MM. Berger et Chen ont voulu mettre au jour le mécanisme qui faisait qu'une controverse permettait la discussion, ou au contraire l'annihilait. C'est pourquoi ils ont effectué quatre expériences en laboratoire. L'une d'elles est particulièrement éclairante : 296 étudiants de Wharton ont été placés devant un ordinateur pour classer chacun une série d'articles plus ou moins propices à la controverse, puis ils ont été couplés par deux pour chatter à propos d'un des articles qui avait attiré leur attention.
Résultats? Fort intéressants…
> Intérêt & inconfort. Deux facteurs déterminent si un sujet qui fâche peut se transformer en discussion ou en dispute : l'intérêt et l'inconfort. La discussion sera possible si l'intérêt est plus fort que l'inconfort. Et la dispute surviendra si l'intérêt est plus faible que l'inconfort. Enfin, la situation optimale survient lorsque l'intérêt et l'inconfort sont équilibrés, ce qui se traduit par une discussion passionnée et passionnante.
> Anonymat & proximité. Certains éléments peuvent avoir une incidence sur l'intérêt et l'inconfort que ressentent les débateurs. Par exemple, sur le Web, un internaute bénéficiant de l'anonymat participera plus aisément à un débat sur un sujet brûlant, ressentant moins d'inconfort que s'il intervenait en son nom propre. Idem, nous ne nous comportons pas de la même manière quand nous débattons entre amis ou au sein d'un groupe de personnes participant à un séminaire.
Par conséquent, il est possible de passer de la dispute à la conversation en se servant de différentes clés, sachant que l'une d'elles peut parfois suffire :
> Intérêt. Quand une dispute éclate, c'est que l'inconfort est devenu plus fort que l'intérêt lié au sujet. Il faut donc contrebalancer l'inconfort, en augmentant l'intérêt des parties prenantes pour l'objet du litige. Comment?
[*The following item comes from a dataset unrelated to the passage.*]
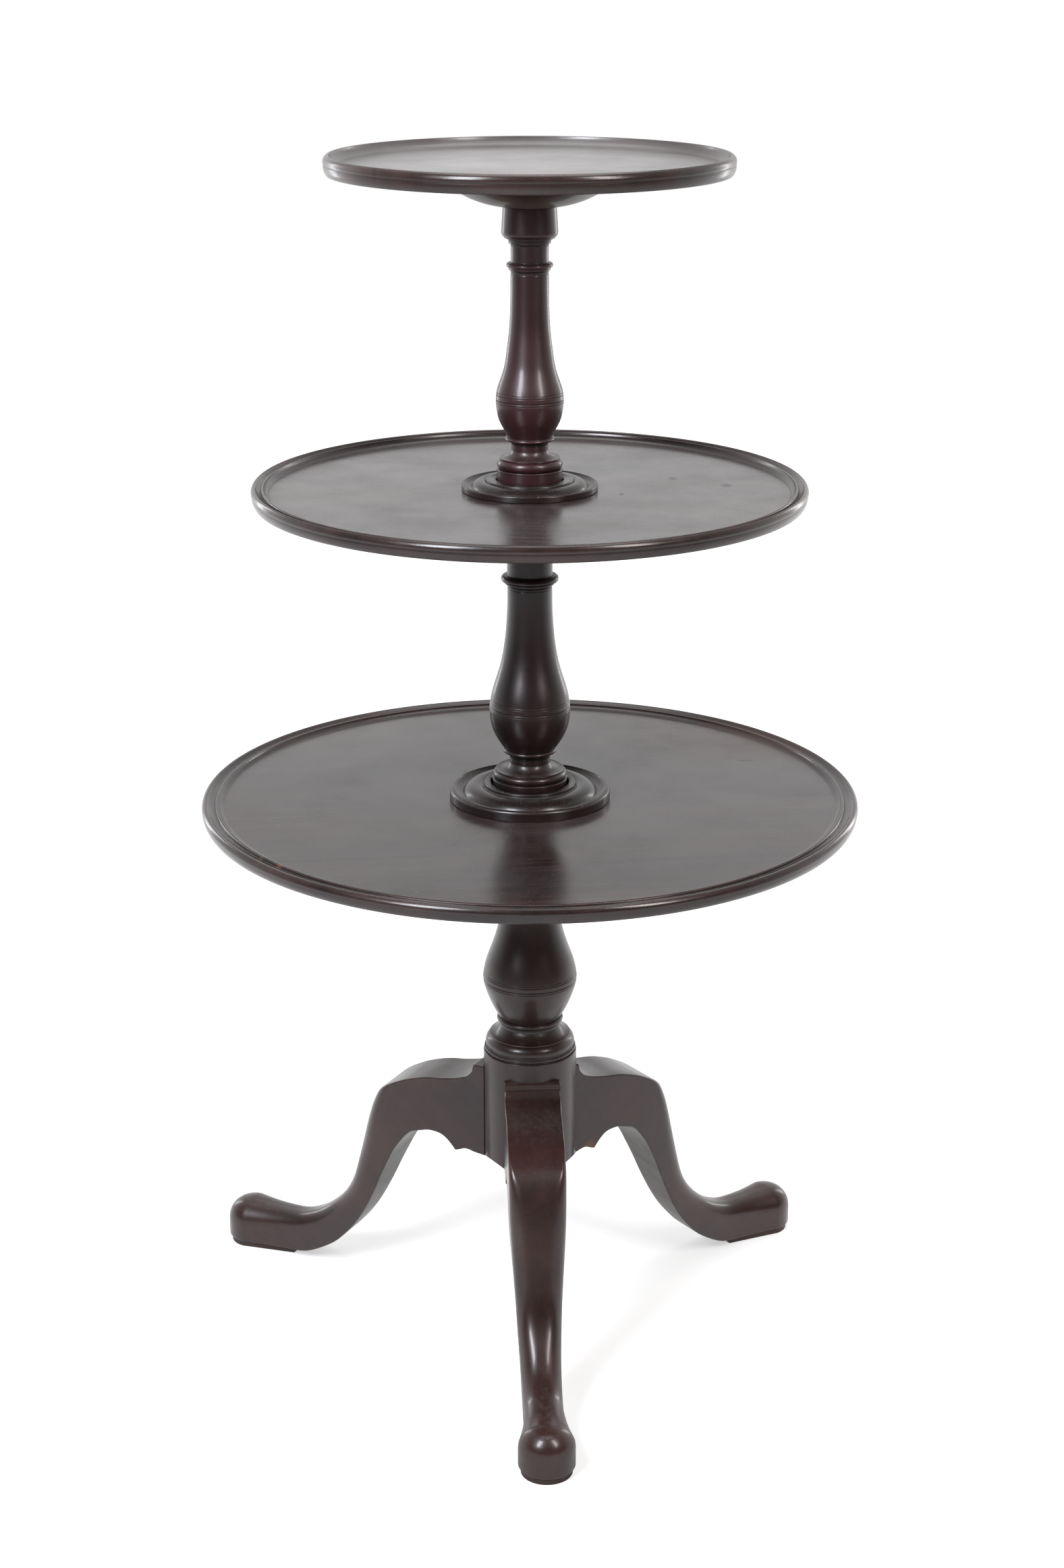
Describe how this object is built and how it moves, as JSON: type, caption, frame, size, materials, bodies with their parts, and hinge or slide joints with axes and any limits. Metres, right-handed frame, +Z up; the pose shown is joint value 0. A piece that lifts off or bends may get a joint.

Par exemple, en recentrant les échanges verbaux sur le sujet lui-même, et donc en écartant tout ce qui en est périphérique.
> Inconfort. Une discussion tourne en général au vinaigre pour une raison fort simple : l'une des parties prenantes, au moins, se sent en danger. L'idée est donc d'apaiser les inquiétudes de celle-ci, histoire qu'elle ne se sente plus personnellement agressée par les autres. Bref, il suffit de diminuer son inconfort pour voir revenir une saine conversation.
> Proximité. Il y a moyen de réduire d'un coup l'inconfort des parties prenantes et accroître simultanément leur intérêt pour le sujet débattu. Lequel? En jouant sur leur proximité, c'est-à-dire en prenant le temps de souligner tous les liens existants entre elles. Chacun se sentira dès lors moins en terrain ennemi et davantage en terrain ami, et sera donc plus disposé à revenir à une discussion calme.
Vous voilà maintenant munis de trois clés efficaces pour générer des discussions fascinantes. À vous de jouer!
En passant, l'écrivain américain Ambrose Bierce a dit dans son Dictionnaire du diable : «Discussion. Moyen de confirmer les autres dans leurs erreurs».